Give back all the data exactly, line by line.

- Recorded information -
···
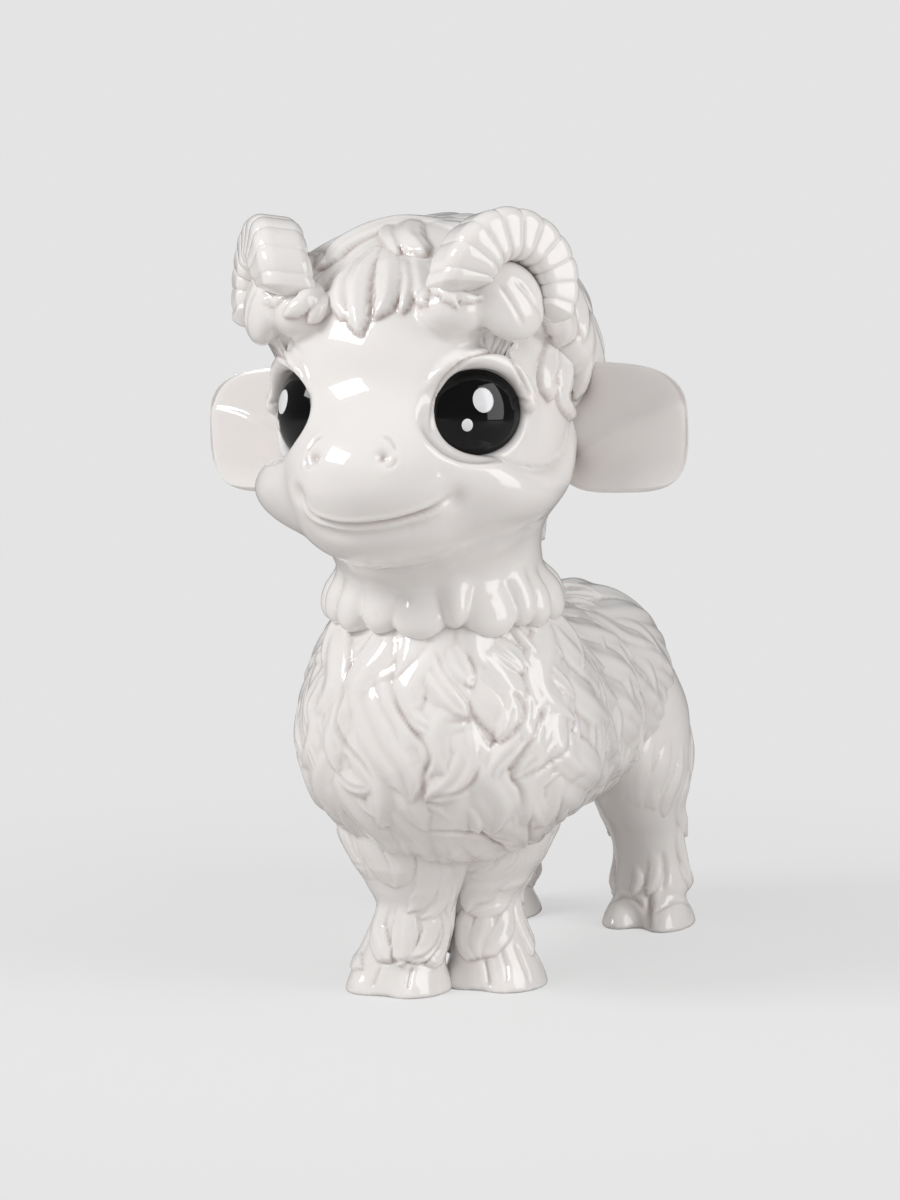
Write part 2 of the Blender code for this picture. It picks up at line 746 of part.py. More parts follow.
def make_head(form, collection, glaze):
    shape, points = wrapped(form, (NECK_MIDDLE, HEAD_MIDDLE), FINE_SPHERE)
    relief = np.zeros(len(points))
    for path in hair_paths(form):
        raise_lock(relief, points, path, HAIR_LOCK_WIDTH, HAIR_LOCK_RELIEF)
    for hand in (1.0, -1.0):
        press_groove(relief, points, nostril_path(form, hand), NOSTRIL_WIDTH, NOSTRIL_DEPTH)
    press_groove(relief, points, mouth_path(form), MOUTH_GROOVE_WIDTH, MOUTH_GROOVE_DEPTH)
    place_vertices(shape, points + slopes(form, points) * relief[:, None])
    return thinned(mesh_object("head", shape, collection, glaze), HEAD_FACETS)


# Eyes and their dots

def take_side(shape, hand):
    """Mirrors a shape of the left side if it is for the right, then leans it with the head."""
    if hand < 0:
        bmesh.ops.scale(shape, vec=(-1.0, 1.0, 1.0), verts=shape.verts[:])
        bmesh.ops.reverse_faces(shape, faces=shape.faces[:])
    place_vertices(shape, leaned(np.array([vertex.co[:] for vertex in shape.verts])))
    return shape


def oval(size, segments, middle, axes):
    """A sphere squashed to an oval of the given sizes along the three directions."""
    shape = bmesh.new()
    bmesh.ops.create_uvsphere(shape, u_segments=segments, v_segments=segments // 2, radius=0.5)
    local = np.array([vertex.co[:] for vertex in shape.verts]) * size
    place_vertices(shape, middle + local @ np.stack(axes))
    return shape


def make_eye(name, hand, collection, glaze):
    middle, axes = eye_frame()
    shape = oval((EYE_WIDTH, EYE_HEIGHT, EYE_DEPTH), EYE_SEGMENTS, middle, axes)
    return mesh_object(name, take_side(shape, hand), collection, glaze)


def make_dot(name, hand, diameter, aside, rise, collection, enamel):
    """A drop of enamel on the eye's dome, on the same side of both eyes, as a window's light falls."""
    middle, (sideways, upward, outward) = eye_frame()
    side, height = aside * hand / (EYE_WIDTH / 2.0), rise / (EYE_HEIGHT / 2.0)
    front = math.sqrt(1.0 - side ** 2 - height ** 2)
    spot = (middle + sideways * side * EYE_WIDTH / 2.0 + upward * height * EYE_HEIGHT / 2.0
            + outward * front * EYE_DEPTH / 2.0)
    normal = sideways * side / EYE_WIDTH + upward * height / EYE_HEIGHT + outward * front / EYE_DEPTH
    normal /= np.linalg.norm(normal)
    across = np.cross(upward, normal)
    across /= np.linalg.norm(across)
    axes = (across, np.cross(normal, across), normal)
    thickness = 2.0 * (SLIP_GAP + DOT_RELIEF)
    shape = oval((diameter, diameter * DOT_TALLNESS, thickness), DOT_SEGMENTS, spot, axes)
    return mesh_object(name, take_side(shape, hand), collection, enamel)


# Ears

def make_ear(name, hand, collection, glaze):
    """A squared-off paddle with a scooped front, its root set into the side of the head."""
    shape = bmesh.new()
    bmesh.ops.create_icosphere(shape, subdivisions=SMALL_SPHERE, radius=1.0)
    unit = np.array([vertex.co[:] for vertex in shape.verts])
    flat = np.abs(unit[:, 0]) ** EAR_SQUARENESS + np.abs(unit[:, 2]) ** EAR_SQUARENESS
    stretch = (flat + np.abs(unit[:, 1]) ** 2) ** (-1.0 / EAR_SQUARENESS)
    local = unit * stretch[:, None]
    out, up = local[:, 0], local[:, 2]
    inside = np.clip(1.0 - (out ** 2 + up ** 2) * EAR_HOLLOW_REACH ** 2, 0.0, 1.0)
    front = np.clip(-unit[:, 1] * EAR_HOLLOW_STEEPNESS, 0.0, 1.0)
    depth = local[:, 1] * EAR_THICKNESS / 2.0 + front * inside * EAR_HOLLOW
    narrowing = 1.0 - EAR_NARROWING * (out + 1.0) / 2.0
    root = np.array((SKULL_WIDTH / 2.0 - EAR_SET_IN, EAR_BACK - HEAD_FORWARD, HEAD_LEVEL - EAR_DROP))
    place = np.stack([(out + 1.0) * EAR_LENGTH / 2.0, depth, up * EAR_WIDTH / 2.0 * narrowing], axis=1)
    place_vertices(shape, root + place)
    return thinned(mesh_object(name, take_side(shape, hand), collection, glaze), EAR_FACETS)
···
- Result -
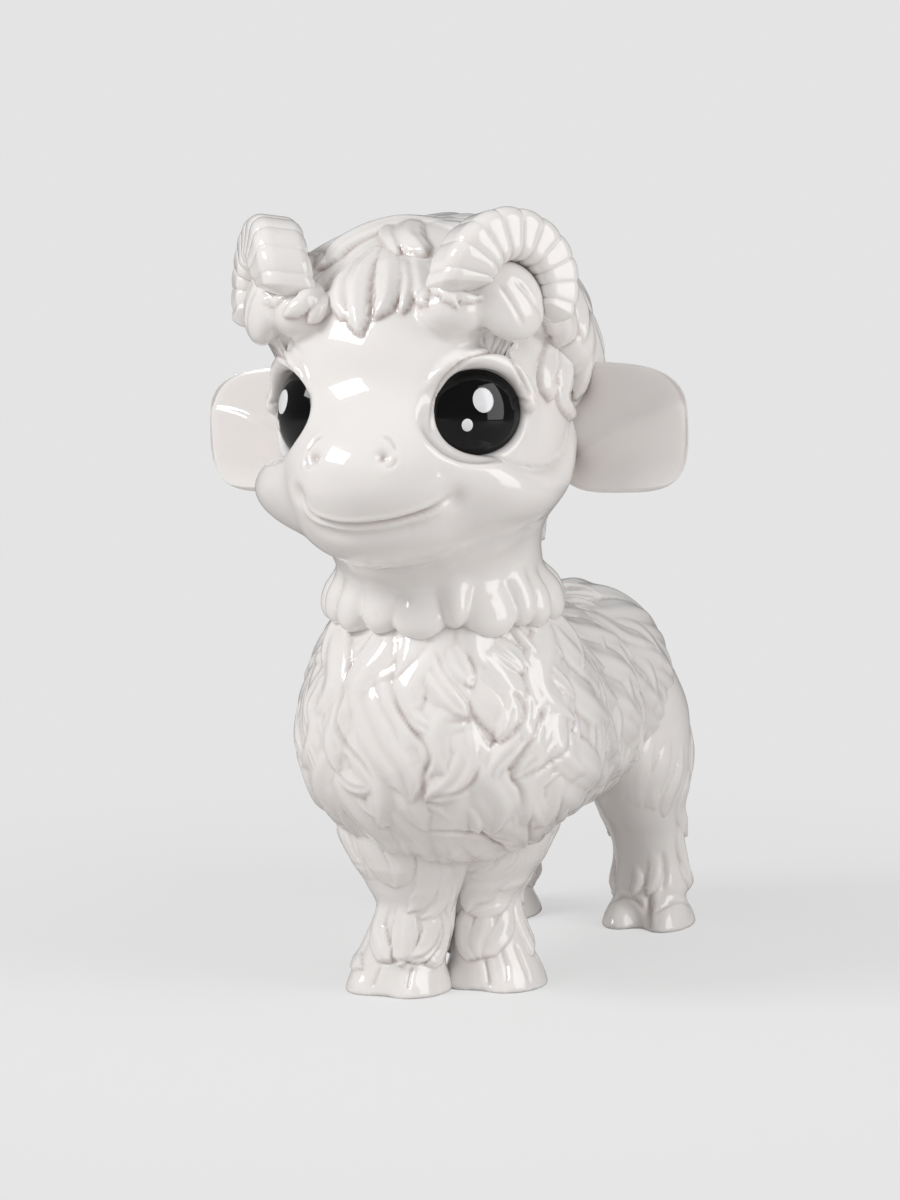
Write part 2 of the Blender code for this picture. It picks up at line 746 of part.py. More parts follow.
def make_head(form, collection, glaze):
    shape, points = wrapped(form, (NECK_MIDDLE, HEAD_MIDDLE), FINE_SPHERE)
    relief = np.zeros(len(points))
    for path in hair_paths(form):
        raise_lock(relief, points, path, HAIR_LOCK_WIDTH, HAIR_LOCK_RELIEF)
    for hand in (1.0, -1.0):
        press_groove(relief, points, nostril_path(form, hand), NOSTRIL_WIDTH, NOSTRIL_DEPTH)
    press_groove(relief, points, mouth_path(form), MOUTH_GROOVE_WIDTH, MOUTH_GROOVE_DEPTH)
    place_vertices(shape, points + slopes(form, points) * relief[:, None])
    return thinned(mesh_object("head", shape, collection, glaze), HEAD_FACETS)


# Eyes and their dots

def take_side(shape, hand):
    """Mirrors a shape of the left side if it is for the right, then leans it with the head."""
    if hand < 0:
        bmesh.ops.scale(shape, vec=(-1.0, 1.0, 1.0), verts=shape.verts[:])
        bmesh.ops.reverse_faces(shape, faces=shape.faces[:])
    place_vertices(shape, leaned(np.array([vertex.co[:] for vertex in shape.verts])))
    return shape


def oval(size, segments, middle, axes):
    """A sphere squashed to an oval of the given sizes along the three directions."""
    shape = bmesh.new()
    bmesh.ops.create_uvsphere(shape, u_segments=segments, v_segments=segments // 2, radius=0.5)
    local = np.array([vertex.co[:] for vertex in shape.verts]) * size
    place_vertices(shape, middle + local @ np.stack(axes))
    return shape


def make_eye(name, hand, collection, glaze):
    middle, axes = eye_frame()
    shape = oval((EYE_WIDTH, EYE_HEIGHT, EYE_DEPTH), EYE_SEGMENTS, middle, axes)
    return mesh_object(name, take_side(shape, hand), collection, glaze)


def make_dot(name, hand, diameter, aside, rise, collection, enamel):
    """A drop of enamel on the eye's dome, on the same side of both eyes, as a window's light falls."""
    middle, (sideways, upward, outward) = eye_frame()
    side, height = aside * hand / (EYE_WIDTH / 2.0), rise / (EYE_HEIGHT / 2.0)
    front = math.sqrt(1.0 - side ** 2 - height ** 2)
    spot = (middle + sideways * side * EYE_WIDTH / 2.0 + upward * height * EYE_HEIGHT / 2.0
            + outward * front * EYE_DEPTH / 2.0)
    normal = sideways * side / EYE_WIDTH + upward * height / EYE_HEIGHT + outward * front / EYE_DEPTH
    normal /= np.linalg.norm(normal)
    across = np.cross(upward, normal)
    across /= np.linalg.norm(across)
    axes = (across, np.cross(normal, across), normal)
    thickness = 2.0 * (SLIP_GAP + DOT_RELIEF)
    shape = oval((diameter, diameter * DOT_TALLNESS, thickness), DOT_SEGMENTS, spot, axes)
    return mesh_object(name, take_side(shape, hand), collection, enamel)


# Ears

def make_ear(name, hand, collection, glaze):
    """A squared-off paddle with a scooped front, its root set into the side of the head."""
    shape = bmesh.new()
    bmesh.ops.create_icosphere(shape, subdivisions=SMALL_SPHERE, radius=1.0)
    unit = np.array([vertex.co[:] for vertex in shape.verts])
    flat = np.abs(unit[:, 0]) ** EAR_SQUARENESS + np.abs(unit[:, 2]) ** EAR_SQUARENESS
    stretch = (flat + np.abs(unit[:, 1]) ** 2) ** (-1.0 / EAR_SQUARENESS)
    local = unit * stretch[:, None]
    out, up = local[:, 0], local[:, 2]
    inside = np.clip(1.0 - (out ** 2 + up ** 2) * EAR_HOLLOW_REACH ** 2, 0.0, 1.0)
    front = np.clip(-unit[:, 1] * EAR_HOLLOW_STEEPNESS, 0.0, 1.0)
    depth = local[:, 1] * EAR_THICKNESS / 2.0 + front * inside * EAR_HOLLOW
    narrowing = 1.0 - EAR_NARROWING * (out + 1.0) / 2.0
    root = np.array((SKULL_WIDTH / 2.0 - EAR_SET_IN, EAR_BACK - HEAD_FORWARD, HEAD_LEVEL - EAR_DROP))
    place = np.stack([(out + 1.0) * EAR_LENGTH / 2.0, depth, up * EAR_WIDTH / 2.0 * narrowing], axis=1)
    place_vertices(shape, root + place)
    return thinned(mesh_object(name, take_side(shape, hand), collection, glaze), EAR_FACETS)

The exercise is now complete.